When to Call Sony Support or a Repair Technician
You should stop troubleshooting at home and seek help if:
- The TV still blinks red after resets and device removal.
- The set powers on briefly and shuts down again every time.
- You notice overheating, electrical smells, or visible screen issues.
- The TV cannot complete a factory reset.
- The problem started after a power surge or storm.
Sometimes the right fix is not another clever trick. Sometimes the right fix is admitting the power board has chosen chaos.
Final Thoughts
A Sony TV blinking red light looks scary, but it is not always catastrophic. In many cases, the fix is surprisingly simple: restart the TV, unplug it properly, connect it directly to the wall, remove external devices, update the software, and reset the system if needed. If none of that works, the blinking light is doing you a favor by warning you that the issue is probably hardware-related.
The best approach is calm, methodical troubleshooting. No random button mashing. No dramatic speeches. Just one step at a time until the TV either comes back to life or makes it clear that it needs professional help.
Real-World Experiences With a Sony TV Blinking Red Light
In real homes, this issue often shows up in very ordinary situations. Someone turns on the TV after a storm and suddenly gets the blinking red light. Someone else rearranges the entertainment center, adds a soundbar, and the Sony TV starts acting like it has entered a tiny technological midlife crisis. Another person has a perfectly normal setup for years, then one day the TV refuses to start and just blinks red like it is judging every life choice in the room.
One common experience is that a full power reset fixes the problem immediately. Many owners assume their TV is dead, only to find that unplugging it for a full minute or two brings it right back. That is why this step stays near the top of every serious troubleshooting list. It sounds simple, but it often works because the issue is just a temporary startup fault.
Another frequent pattern is that the real cause is not the TV itself. A streaming device, game console, HDMI switch, or soundbar can trigger startup problems. People disconnect everything, power on the TV, and suddenly it works. Then they reconnect each device one at a time and discover the true troublemaker. It is not glamorous detective work, but it beats replacing a television that was innocent the whole time.
Heat and airflow also come up more often than people expect. A TV mounted tightly against the wall, tucked into a cabinet, or coated in dust may run hotter than it should. Once owners clean the vents, improve airflow, and stop treating the TV stand like a decorative storage bunker, stability can improve. Electronics are not being dramatic when they complain about ventilation. They really do need space.

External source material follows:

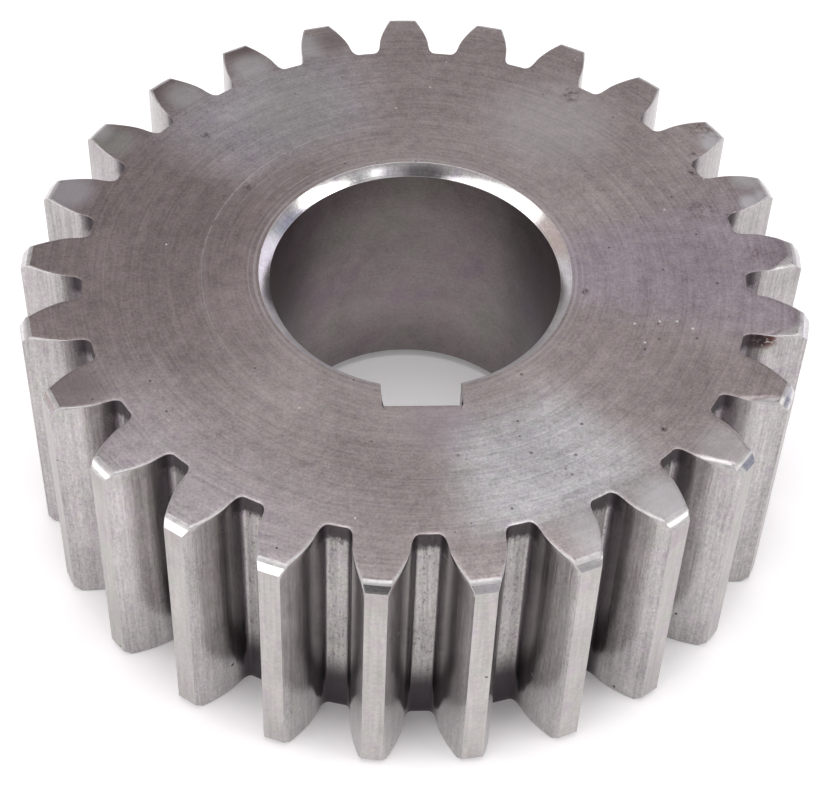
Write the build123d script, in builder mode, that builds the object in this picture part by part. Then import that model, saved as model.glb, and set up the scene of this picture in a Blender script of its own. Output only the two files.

Software is another big one. Some users report that the red blinking issue showed up after buggy behavior, slow menus, or odd reboots. In those cases, updating the firmware or doing a factory reset can make a big difference. It is not magic. It is just the reality that modern TVs are software-heavy devices, and software occasionally throws a tantrum.
Then there are the cases where none of the easy fixes work. That is frustrating, but it is also useful information. If your Sony TV keeps blinking red after resets, cable checks, software updates, and better ventilation, you have already ruled out a lot of common causes. That makes the next conversation with Sony support or a repair technician much more productive. Instead of saying, “It blinks and I am sad,” you can say, “I tried a soft restart, a full power reset, direct wall power, device isolation, and a factory reset, and the issue still remains.” That sentence alone can save time, money, and a surprising amount of sanity.
The biggest lesson from real-world experience is this: do not jump straight to the worst-case scenario, but do not ignore repeated red blinking either. Start with the practical fixes. Work carefully. Keep notes if you need to. And if the TV still refuses to cooperate, move on to repair without guilt. Sometimes the most advanced troubleshooting move is knowing when the problem has officially graduated from “annoying” to “needs a professional.”